Since joining America’s Test Kitchen in October as chairman and CEO, David Nussbaum has been looking for ways to expand the Boston-area book publisher and multimedia company. Best known for its eponymous public television show and its Cook’s Illustrated and Cook’s Country magazines, ATK publishes about 14 books annually.
Given Nussbaum’s background in creating verticals at F+W Media, which he headed for eight years before leaving in the fall, it’s not surprising that he’s growing the much smaller ATK with the addition of a new vertical, Cook’s Science. The idea behind it grew out of the success of ATK’s bestseller The Science of Good Cooking, which has sold more than 300,000 copies since its publication in fall 2012. A follow-up, called simply Cook’s Science, is due out in October.
Though ATK has long promoted the link between food and science, it has begun placing a greater emphasis on that connection as it readies the new platform. Last month, ATK announced its first partnership in conjunction with the new vertical—a monthly spot with Cook’s Science executive editor Molly Birnbaum on The Splendid Table, a nationally syndicated public radio program. In the March/April issue of Cook’s Illustrated, a letter from the editors invites readers to “come along with us as we continue to explore the everyday magic that is cooking with science.”
During a recent visit to ATK’s offices, Nussbaum, Elizabeth Carduff (editorial director of the books program), and Jack Bishop (recently promoted to chief creative officer) spoke about Cook’s Science. The vertical will serve as an umbrella for multiple new books; a free digital magazine, which will include video content and will be available this summer; and a TV show that is currently in the works. Live events on the science of taste and smell to promote both the new book and magazine are planned for the fall.
Nussbaum also noted that the new vertical could net the press something else: a younger demographic. ATK’s readership falls in the 45–60 age group. “I don’t think we need new markets. We’d like Cook’s Illustrated and Cook’s Country to reach larger markets and different demographics,” Nussbaum said. He expects the new vertical to appeal to millenials who want to cook at home and are concerned about what’s in their food.
A new vertical isn’t the only thing that Nussbaum is prepping at ATK. He’s also planning to move the 2,500-sq.-ft. test kitchen located in Brookline Village, Mass., to one that is quadruple the space, 10,000 sq. ft., in the heart of Boston. The company has maxed out its current space with 60 people working in the test kitchen. The book division alone, with a staff of 23 people, has a combined 12 test cooks and food editors in the kitchen at any one time.
A larger test kitchen will also enable ATK to provide more video content for its books and on-site photography—1,000 photographs alone for its first bread book, Bread Illustrated (Sept.). And it will allow the company to continue to foster the collaboration process that has been integral to the way its recipes are produced, with one person cooking while others critique the steps and the finished food. Recipes are tested as many as 50 times, Nussbaum said, noting “this company is first and foremost about quality.”

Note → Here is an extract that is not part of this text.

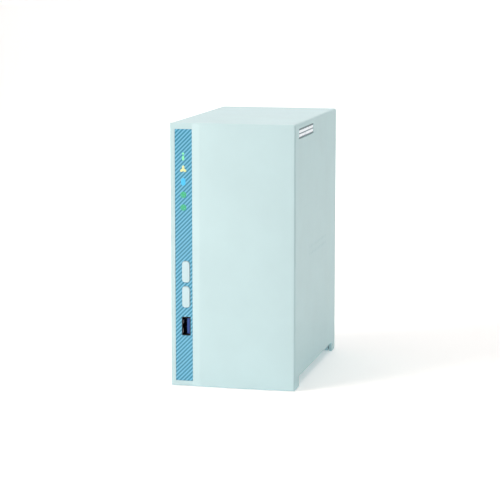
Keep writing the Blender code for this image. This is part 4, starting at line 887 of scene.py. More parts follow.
# ---------------------------------------------------------------- fan
def make_fan_frame():
    """The square frame: a flared duct, thinned sides, and a motor seat with a blank disc on four struts."""
    low, high, centre = measure("fan_frame")
    size, axis = high.x - low.x, (centre.x, centre.z)
    past = (low.y - 1 * MM, high.y + 1 * MM)
    body = piece("fan_housing", prism(rounded(size, size, 4.5 * MM, *axis), "Y", low.y, high.y), BLACK)
    bore, flare, depth = 38.0 * MM, 0.9 * MM, 2.4 * MM
    duct = [(0.0, past[0]), (bore + flare, past[0]), (bore + flare, low.y + 0.2 * MM)]
    duct += [(bore + 0.3 * flare, low.y + 0.5 * depth), (bore, low.y + depth), (bore, high.y - depth)]
    duct += [(bore + 0.3 * flare, high.y - 0.5 * depth), (bore + flare, high.y - 0.2 * MM)]
    duct += [(bore + flare, past[1]), (0.0, past[1])]
    cut(body, lathe(duct, "Y", axis, 96))
    corners = bmesh.new()
    for sx in (-1, 1):
        for sz in (-1, 1):
            hole = circle(2.2 * MM, centre.x + sx * 35.75 * MM, centre.z + sz * 35.75 * MM, 32)
            slab(corners, hole, "Y", *past)
    cut(body, corners)
    thinned = bmesh.new()
    for sx, sz in ((1, 0), (-1, 0), (0, 1), (0, -1)):
        width, height = (2.0 * MM, 52.0 * MM) if sx else (52.0 * MM, 2.0 * MM)
        outline = rounded(width, height, 0.8 * MM, centre.x + sx * size / 2, centre.z + sz * size / 2, 4)
        slab(thinned, outline, "Y", low.y + 3.5 * MM, high.y - 3.5 * MM)
    cut(body, thinned)
    seat = [(0.0, high.y - 16 * MM), (3.8 * MM, high.y - 16 * MM), (3.8 * MM, high.y - 3 * MM)]
    seat += [(17 * MM, high.y - 3 * MM), (17 * MM, high.y - 0.6 * MM), (16.4 * MM, high.y), (0.0, high.y)]
    join(body, lathe(seat, "Y", axis, 64))
    struts = bmesh.new()
    for i in range(4):
        angle = math.pi / 4 + i * math.pi / 2
        out, side = (math.cos(angle), math.sin(angle)), (-math.sin(angle), math.cos(angle))
        outline = []
        for reach, half in ((15, -1.9), (22, -1.25), (41, -1.1), (41, 1.1), (22, 1.25), (15, 1.9)):
            outline.append(tuple(axis[k] + (reach * out[k] + half * side[k]) * MM for k in (0, 1)))
        slab(struts, outline, "Y", high.y - 2.7 * MM, high.y - 0.3 * MM)
    join(body, struts)
    cut(body, prism(circle(1.58 * MM, *axis, 40), "Y", high.y - 20 * MM, high.y - 3.2 * MM))
    cut(body, prism(circle(14.6 * MM, *axis, 64), "Y", high.y - 0.25 * MM, past[1]))
    show(soften(body, 0.25 * MM, 2, 35), "black_plastic", "fan_frame")
    disc = prism(circle(14.3 * MM, *axis, 64), "Y", high.y - 0.25 * MM, high.y - 0.08 * MM)
    made("fan_seat_disc", disc, FERRITE, "bright_metal", edge=0.04 * MM)


def blade(bm, number, count, axis, middle_y, root, tip):
    """One swept and twisted blade with an aerofoil section."""
    stations, points, thickness = 12, 9, 1.9 * MM
    rings = []
    for i in range(stations):
        t = i / (stations - 1)
        radius = root + t * (tip - root)
        pitch, chord = math.radians(48 - 20 * t), (14.5 + 7.0 * t) * MM
        ring = []
        for face, order in ((1, range(points)), (-1, range(points - 1, -1, -1))):
            for k in order:
                s = k / (points - 1)
                half = thickness * (0.10 + 1.15 * math.sqrt(s) * (1 - s)) / 2
                along, across = (s - 0.5) * chord, face * half + 0.18 * chord * s * (1 - s)
                tangent = along * math.cos(pitch) - across * math.sin(pitch)
                axial = along * math.sin(pitch) + across * math.cos(pitch)
                angle = TAU * number / count + 0.25 * t + tangent / radius
                place = (axis[0] + radius * math.cos(angle), middle_y + axial,
                    axis[1] + radius * math.sin(angle))
                ring.append(bm.verts.new(place))
        rings.append(ring)
    skin(bm, rings)


def make_fan_motor():
    """The rotor cup with seven aerofoil blades, its steel shaft, and the wound core inside it."""
    axis = (FAN_X, FAN_Z)
    hub_front, hub_back = FAN_LOW.y + 2 * MM, FAN_HIGH.y - 4 * MM
    cup = scaled([(0.0, 0.4), (9.0, 0.4), (9.6, 0.0), (14.6, 0.0), (15.9, 0.4), (16.5, 1.5)], hub_front)
    cup += [(16.5 * MM, hub_back), (14.0 * MM, hub_back), *scaled([(14.0, 2.5), (0.0, 2.5)], hub_front)]
    rotor = piece("fan_impeller", lathe(cup, "Y", axis, 72), BLACK)
    blades = bmesh.new()
    for number in range(7):
        blade(blades, number, 7, axis, (hub_front + hub_back) / 2, 15.2 * MM, 36.9 * MM)
    join(rotor, blades)
    show(soften(rotor, angle=38), "black_plastic", "fan_rotor", body="fan_rotor")

    low, high = node_box("fan_shaft")
    radius = (high.x - low.x) / 2
    pin = [(0.0, low.y), (radius, low.y), (radius, high.y - 0.3 * MM), (radius - 0.3 * MM, high.y),
        (0.0, high.y)]
    made("fan_spindle", lathe(pin, "Y", axis, 40), NICKEL, "steel", "fan_shaft", body="fan_rotor")

    low, high = node_box("fan_stator")
    stack = (low.y + 1.4 * MM, high.y - 1.4 * MM)
    core = piece("fan_laminations", prism(circle(5.4 * MM, *axis, 40), "Y", *stack), ZINC)
    half_tooth = [(3, 1.6), (9.6, 1.6), (9.3, 5.6), (11.3, 1.9)]
    tooth = half_tooth + [(11.45, 0.0)] + [(u, -v) for u, v in reversed(half_tooth)]
    coils, collars = bmesh.new(), bmesh.new()
    for cos, sin in ((1, 0), (0, 1), (-1, 0), (0, -1)):
        swung = [
            [(axis[0] + (u * cos - v * sin) * MM, axis[1] + (u * sin + v * cos) * MM) for u, v in outline]
            for outline in (tooth, rounded(3.4, 6.4, 1.5, 7.4, 0.0, 6), rounded(0.5, 5.4, 0.2, 5.4, 0.0, 2))
        ]
        join(core, prism(swung[0], "Y", *stack))
        slab(coils, swung[1], "Y", low.y + 0.2 * MM, high.y - 0.2 * MM)
        slab(collars, swung[2], "Y", low.y, high.y)
    cut(core, prism(circle(3.9 * MM, *axis, 40), "Y", low.y - 1 * MM, high.y + 1 * MM))
    show(soften(core), "zinc_sheet", "fan_stator")
    made("fan_windings", coils, COPPER, "bright_metal", edge=0.6 * MM, segments=3)
    made("fan_coil_collars", collars, WHITE, "white_plastic", edge=0.1 * MM)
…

The collaborative approach has let ATK move its cookbook program from 50% archival content five or six years ago to almost entirely original content for books on new topics, including Naturally Sweet: Bake All Your Favorites with 30% to 50% Less Sugar (Aug.). Though cookbooks based on its shows reuse recipes in the archives, in general, Carduff said, “the mix definitely skews to a much higher proportion of new, because we are tackling harder, newer topics.”
Late last year, ATK switched its book distribution from an in-house operation to Penguin Random House Client Services. “We’re leveraging [PRH] to make sure Amazon has books every day,” Bishop said, “and to reach independents and get an international audience.” The company is also looking at licensing its video and at creating new lines of books with new formats.
This fall ATK will publish the first two books in a new Cook’s Illustrated best of series: All-Time Best Appetizers and All-Time Best Soups. Both are unjacketed hardcovers with 75 recipes and new photography, each priced at $22.95. The book division is also working on a new line of equipment-based books to help cooks make the most of the equipment they already own or are considering purchasing—such as food processors and electric pressure cookers. The books will be published as paperback originals at lower prices, with the first set to release in spring 2017.
To keep up with ATK’s ambitious plans, Nussbaum said that he will add another 30 people to the staff, which currently numbers 185. The new hires will be throughout all departments, including the kitchen, social media, and finance. Nussbaum’s job also has him doing something new at home: cooking. Unlike his predecessor, company cofounder Christopher Kimball, a respected chef, Nussbaum never cooked prior to joining ATK.